Why you should leave retirement accounts alone

It can be tempting to treat retirement savings as backup runway, but it is usually a costly mistake. Early withdrawals often trigger taxes and penalties, and even where they do not, pulling money out means selling long-term investments and surrendering years of future growth. Retirement money is the most expensive cash you can spend. Plan your runway so that you never have to touch it, and treat the figure in those accounts as untouchable when you calculate how many months you can cover. Our retirement accounts guide explains why.

A worked example

Priya has 30,000 earmarked for a six to eight month runway.
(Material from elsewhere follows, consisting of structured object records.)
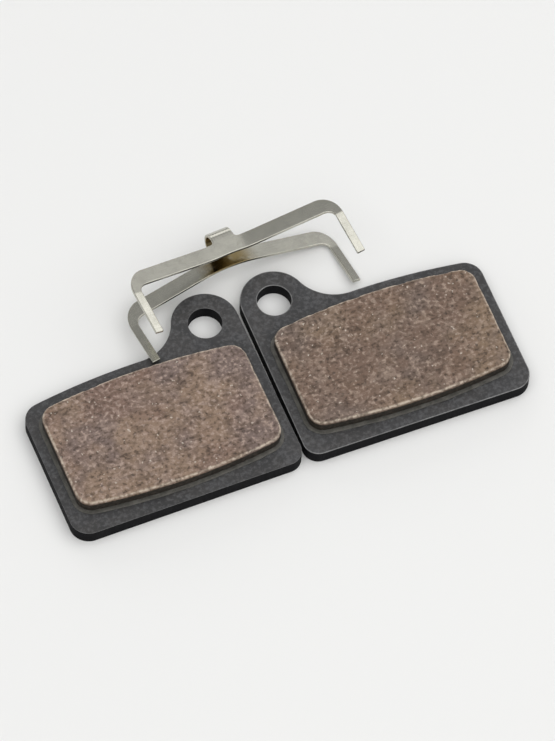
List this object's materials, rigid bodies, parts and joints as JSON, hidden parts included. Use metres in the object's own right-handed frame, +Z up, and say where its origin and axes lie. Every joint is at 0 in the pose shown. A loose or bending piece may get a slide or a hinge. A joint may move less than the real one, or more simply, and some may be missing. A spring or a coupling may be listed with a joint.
{
  "type": "brake pad set",
  "caption": "Disc brake pads for a bicycle caliper: mirrored pads of friction compound on pierced steel plates with pin tabs, and the folded return spring that spreads them.",
  "frame": {"origin": "on the surface that the set lies on, at the middle of the set's box", "axes": "+X along the two pads, from the left one to the right one; +Y from the pads to the spring; +Z up, out of the friction faces"},
  "size_m": [0.0606, 0.033, 0.0098],
  "materials": {
    "backing_plate": "satin black coat",
    "bond_layer": "dark cured adhesive",
    "left_friction_compound": "matt, granular, ground flat",
    "right_friction_compound": "matt, granular, ground flat",
    "spring_steel": "bright rolled strip"
  },
  "bodies": {
    "left_pad": {"left_backing_plate": "backing_plate", "left_bond_layer": "bond_layer", "left_friction_block": "left_friction_compound"},
    "right_pad": {"right_backing_plate": "backing_plate", "right_bond_layer": "bond_layer", "right_friction_block": "right_friction_compound"},
    "spring_base": {"spring_lower_leaf": "spring_steel"},
    "spring_top": {"spring_upper_leaf": "spring_steel"}
  },
  "joints": [
    {"name": "right_pad_slide", "type": "slide", "parent": "left_pad", "child": "right_pad", "axis": [0, 0, 1], "range_m": [0, 0.03]},
    {"name": "spring_lift", "type": "slide", "parent": "left_pad", "child": "spring_base", "axis": [0, 0, 1], "range_m": [0, 0.03]},
    {"name": "spring_squeeze", "type": "hinge", "parent": "spring_base", "child": "spring_top", "pos_m": [0.00052, 0.01615, 0.0048], "axis": [0.993, 0.1044, -0.0553], "range_deg": [0, 20], "stiffness_Nm_per_rad": 0.2}
  ]
}
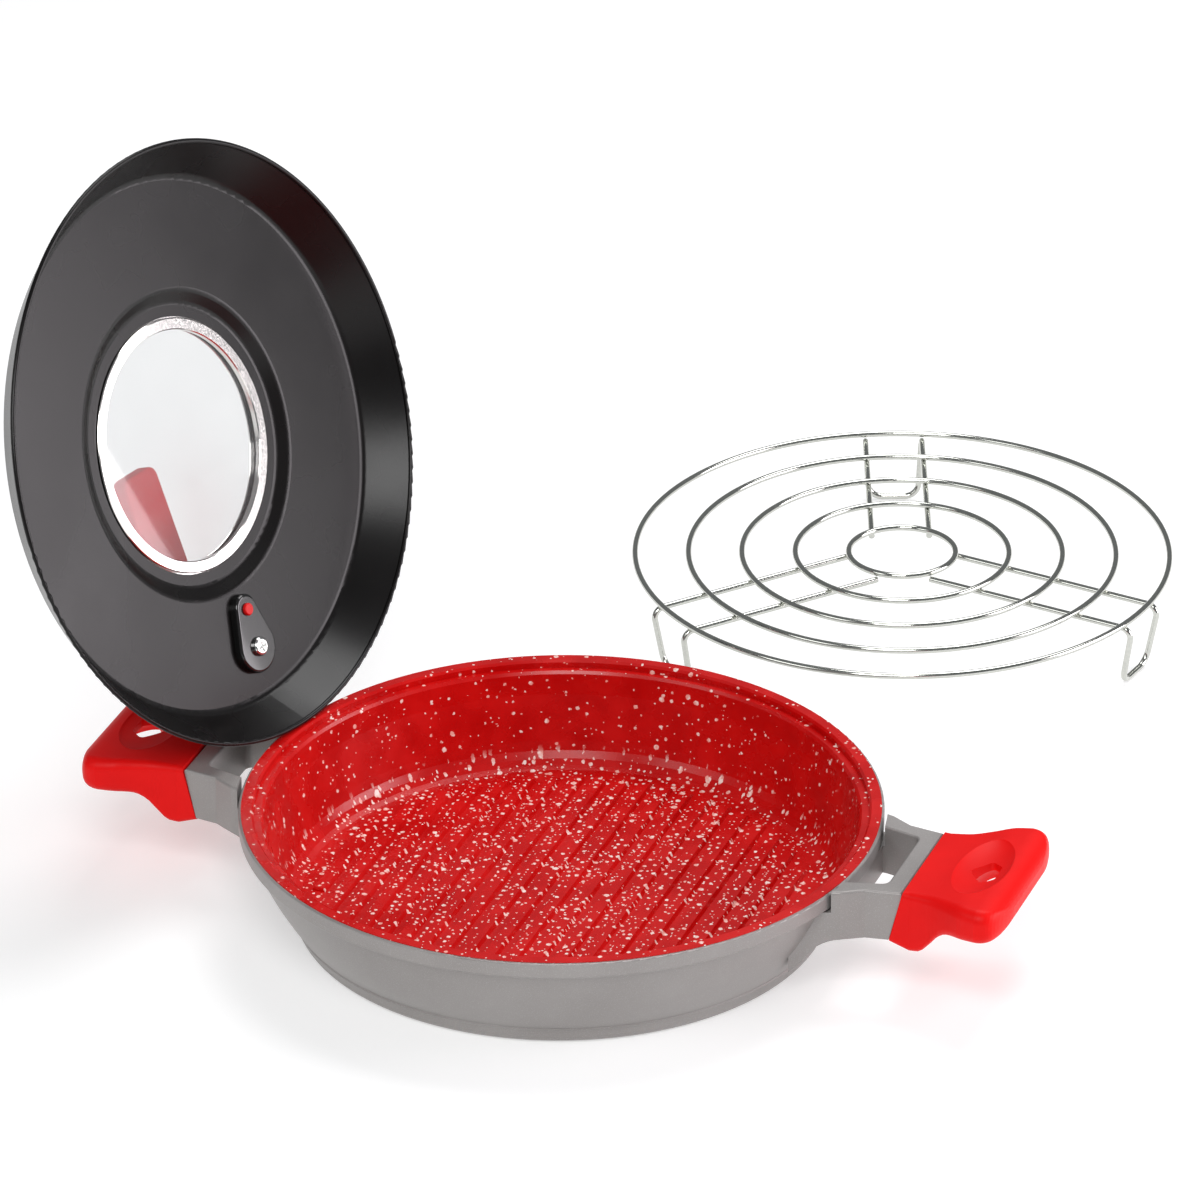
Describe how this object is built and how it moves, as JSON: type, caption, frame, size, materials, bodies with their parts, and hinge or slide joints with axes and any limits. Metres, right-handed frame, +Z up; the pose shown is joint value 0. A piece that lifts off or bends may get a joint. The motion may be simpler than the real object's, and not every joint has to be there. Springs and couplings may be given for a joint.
{
  "type": "grill pan with windowed lid and steaming rack",
  "caption": "Round cast grill pan with side grips, a lift-off lid with a round glass window, and a wire steaming rack that fits inside.",
  "frame": {"origin": "centre of the pan's flat base, on the surface it stands on", "axes": "+Z up; +X toward the free side grip, -X toward the grip the open lid leans over; +Y toward the rack"},
  "size_m": [0.4836, 0.6192, 0.3255],
  "materials": {
    "cast_body": "silver-grey paint on cast metal",
    "speckled_red": "glossy red coating with white speckles",
    "plate_steel": "turned",
    "grip_red": "smooth heat-proof moulding",
    "screw_steel": "polished",
    "lid_black": "satin black",
    "window_clear": "clear toughened glass",
    "ring_steel": "polished",
    "gasket_black": "matte",
    "handle_red": "smooth",
    "plate_black": "glossy",
    "pin_red": "smooth",
    "rack_chrome": "bright plated wire"
  },
  "bodies": {
    "pan": {"pan_body": "cast_body", "pan_coating": "speckled_red", "base_plate": "plate_steel", "grip_right": "grip_red", "grip_left": "grip_red", "grip_screw_right": "screw_steel", "grip_screw_left": "screw_steel"},
    "lid": {"lid_shell": "lid_black", "window_glass": "window_clear", "window_ring": "ring_steel", "window_gasket": "gasket_black", "lid_handle": "handle_red", "handle_seal": "gasket_black", "handle_plate": "plate_black", "handle_screw": "screw_steel", "vent_pin": "pin_red"},
    "rack": {"rack_ring_1": "rack_chrome", "rack_ring_2": "rack_chrome", "rack_ring_3": "rack_chrome", "rack_ring_4": "rack_chrome", "rack_ring_5": "rack_chrome", "rack_leg_1": "rack_chrome", "rack_leg_2": "rack_chrome", "rack_leg_3": "rack_chrome"}
  },
  "joints": [
    {"name": "lid_tilt", "type": "hinge", "parent": "pan", "child": "lid", "pos_m": [-0.14098, 0.03385, 0.05416], "axis": [0.2334, 0.9724, 0], "range_deg": [0, 109.5]},
    {"name": "rack_lift", "type": "slide", "parent": "pan", "child": "rack", "axis": [0, 0, 1], "range_m": [0, 0.08]}
  ]
}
She is tempted to leave it invested so it keeps growing while she searches. The risk is concrete: if the market drops fifteen percent in month three, her 30,000 is suddenly 25,500, and selling to pay expenses crystallises that loss. Instead she moves the full runway into a high-yield savings account before she quits, earning a modest, safe return and knowing the balance will be there in full whenever she needs it. Her separate long-term portfolio stays invested and keeps doing its job. Two pots, two purposes, no forced sales.

Put a number on it

Whatever your situation, the decision comes down to whether your runway covers the gap. The quit calculator gives you a readiness band in about a minute, in your own currency.

Check my readiness

Frequently asked questions

Should I keep my quit savings in cash or invested?

Keep the money you plan to live on during your search in cash or cash-like accounts, not investments. Runway needs to hold its value and be instantly available, while investments can fall right when you need them, forcing a sale at a loss. Your long-term money can stay invested, but your living-expenses runway should be in stable, accessible cash.

Where is the best place to keep runway money?

Accounts that are both liquid and stable: high-yield savings accounts, money market accounts, or short-term deposits you can access within a day or two without penalty. These earn a modest return while guaranteeing the value will be there when you reach for it, which is exactly what runway requires.

Should I use my retirement account as backup runway?

Avoid it. Early withdrawals often trigger taxes and penalties, and you sacrifice years of future growth by selling long-term investments. Retirement money is the most expensive cash you can spend, so size your runway in ordinary savings and treat retirement balances as untouchable when calculating how long you can last.

Will inflation hurt my cash runway?

Inflation does erode cash over time, but for money you may need within a year, that small loss is a fair price for certainty of value. The danger of holding runway in investments, being forced to sell at a loss during a downturn, is far larger than the inflation drag on cash held for a few months.

People also ask

How much cash should I have before quitting?

Enough to cover your realistic job search plus a buffer, held entirely in stable, accessible cash. For most people that is several months of essential expenses, sized to their search estimate. The whole runway should be in cash, not partly invested, so that a market move cannot shrink it when you need it.

Is it worth investing money I will need soon?

No. Money you expect to spend within roughly a year should not be invested, because the time horizon is too short to ride out a downturn. The potential extra return does not justify the risk of having less than you planned exactly when you need to spend it. Short-term money belongs in cash.

Can I keep some runway invested if I have a lot saved?

If you have well beyond your needed runway, the excess can stay invested as long-term money, since you would not be forced to sell it to cover expenses. The rule is that the portion you are actually relying on to live during the search stays in cash, while any genuine surplus can keep growing.

What counts as cash for a runway?

Anything liquid and stable in value: ordinary savings, high-yield savings, money market accounts, and short-term deposits you can access quickly without penalty. It does not include stocks, funds, or anything whose value fluctuates, because those can be down when you need to draw on them.